BIS ANS ENDE DER WELT
BIS ANS ENDE DER WELT (IMDb also lists in French, Jusqu'au Bout Du Monde, and English, Until the End of the World [we viewed and listened to the (mostly) English version]). Wim Wenders, dir., co-script, with Peter Carey. Australia / Germany / France: Road Movies Filmproduktion, Village Roadshow Productions, Argos Films, (prod.), Warner Bros. (prod. and US dist.), 1991. Solveig Dommartin, William Hurt, Ernie Dingo, Sam Neill, Max von Sydow, Ruediger Vogler, Jeanne Moreau, featured players. Runtime is significant: USA and Sweden: 158, Germany and Spain: 179; director's cut: 280. English with some French and other languages; available with subtitles in English translations of the French.
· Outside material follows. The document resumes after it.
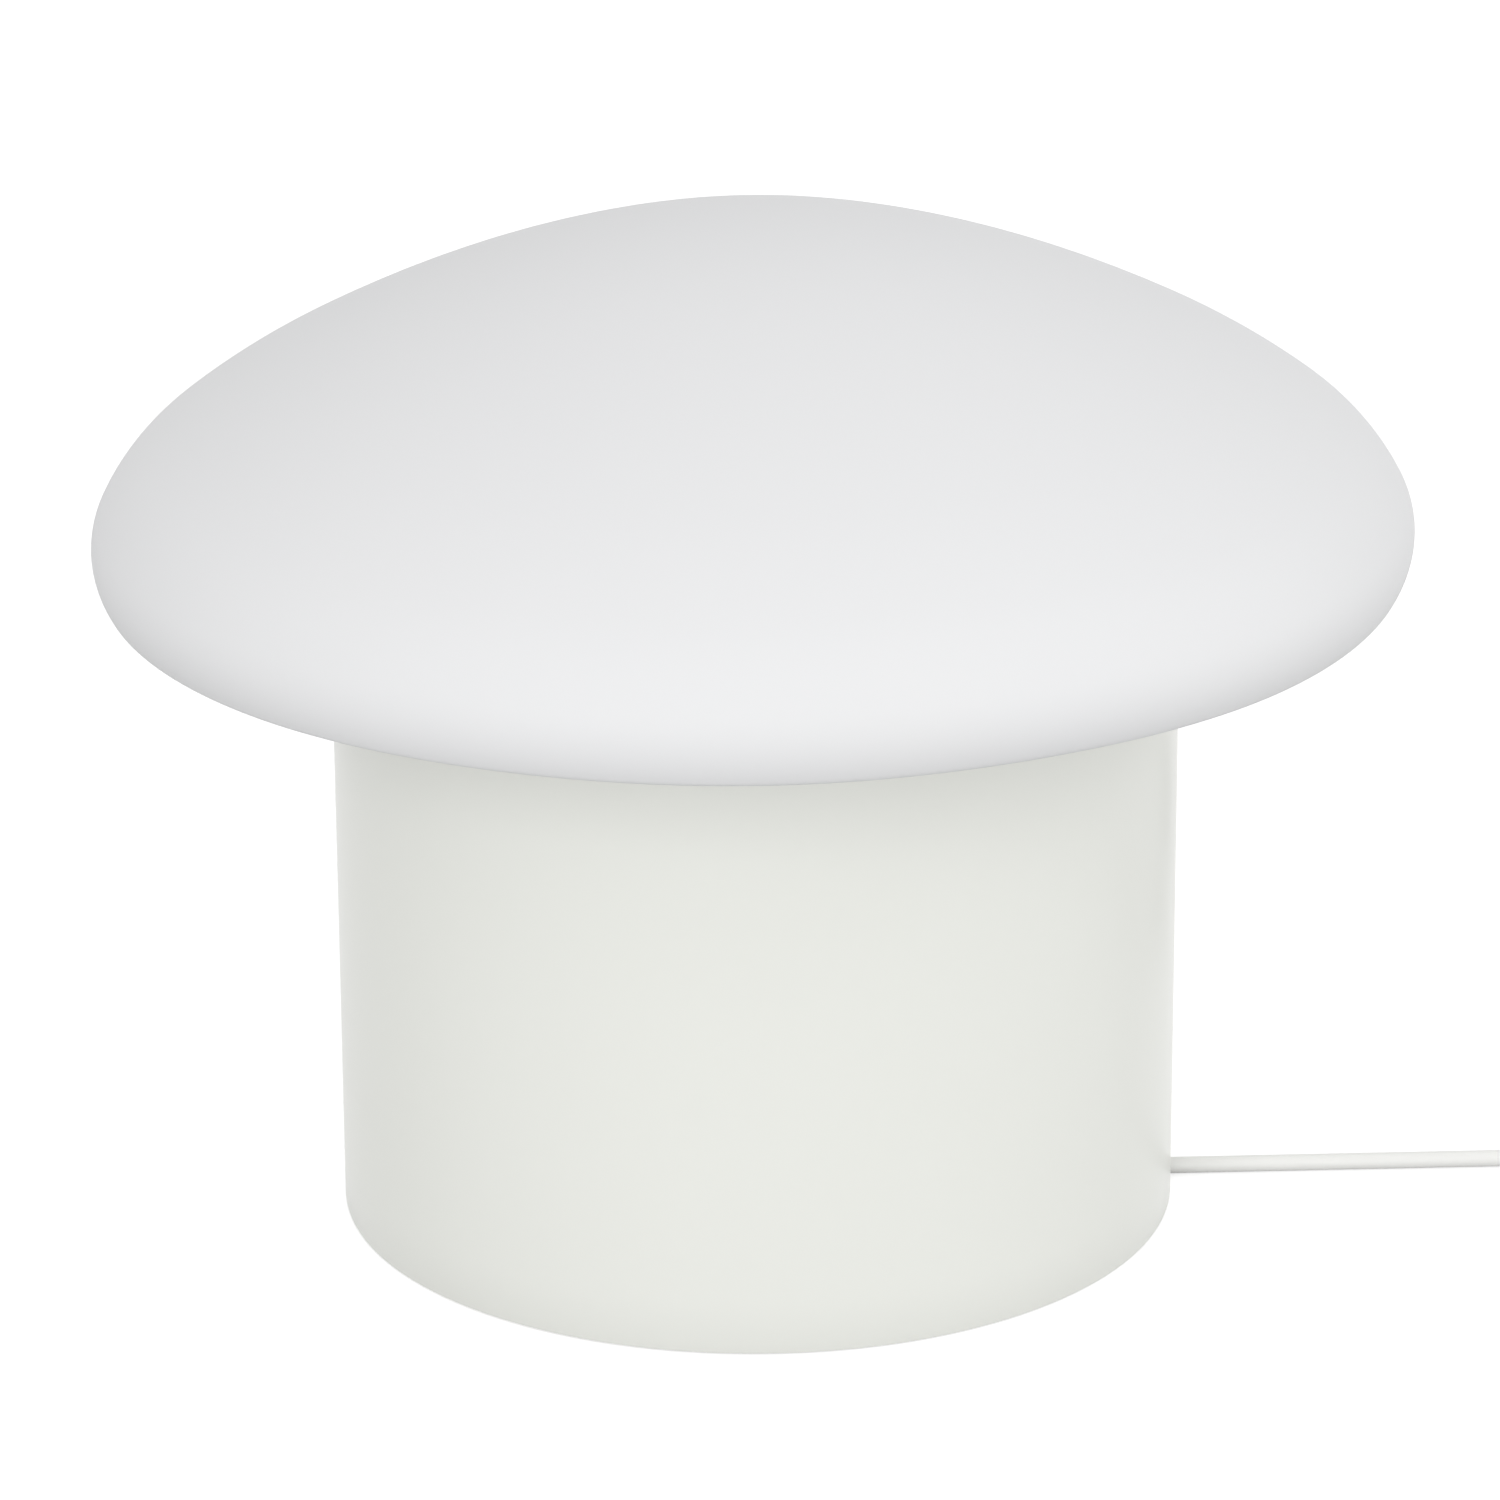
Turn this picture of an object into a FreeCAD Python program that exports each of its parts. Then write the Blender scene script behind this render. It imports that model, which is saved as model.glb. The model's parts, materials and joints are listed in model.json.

Described by Video Hound as a "Convoluted road movie set in 1999," i.e., the near-future at time of release. In a sense "art-film SF," except the "art-film" part doesn't fit well with the big-name cast, settings in "15 cities in 8 countries on 4 continents" (by the Hound's count), and the use of state-of-the-art High Definition TV for important effects-footage. See for "near-in" SF of a computerized headset that allows recordings which can in turn allow the blind to see. The process is complex, mediated by the initial recorder of the scene—and plausible. Initial recorder and a blind person are shown literally interfaced with the computer through their sight and vision-handling sections of the brain. More far-out, Max von Sydow's good but arrogant scientist records and plays back dreams; watching their dreams proves addictive to him and his son's lover (Dommartin). Search in Clockwork's for key words "dream" and "dreamer," and note implicit or explicit theme of technological addiction in Star Trek: The Next Generation, "Hollow Pursuits" episode, and in H. Ellison's "Catman" and B. Malzberg's "Wonderful, All-Purpose Transmogrifier."[1]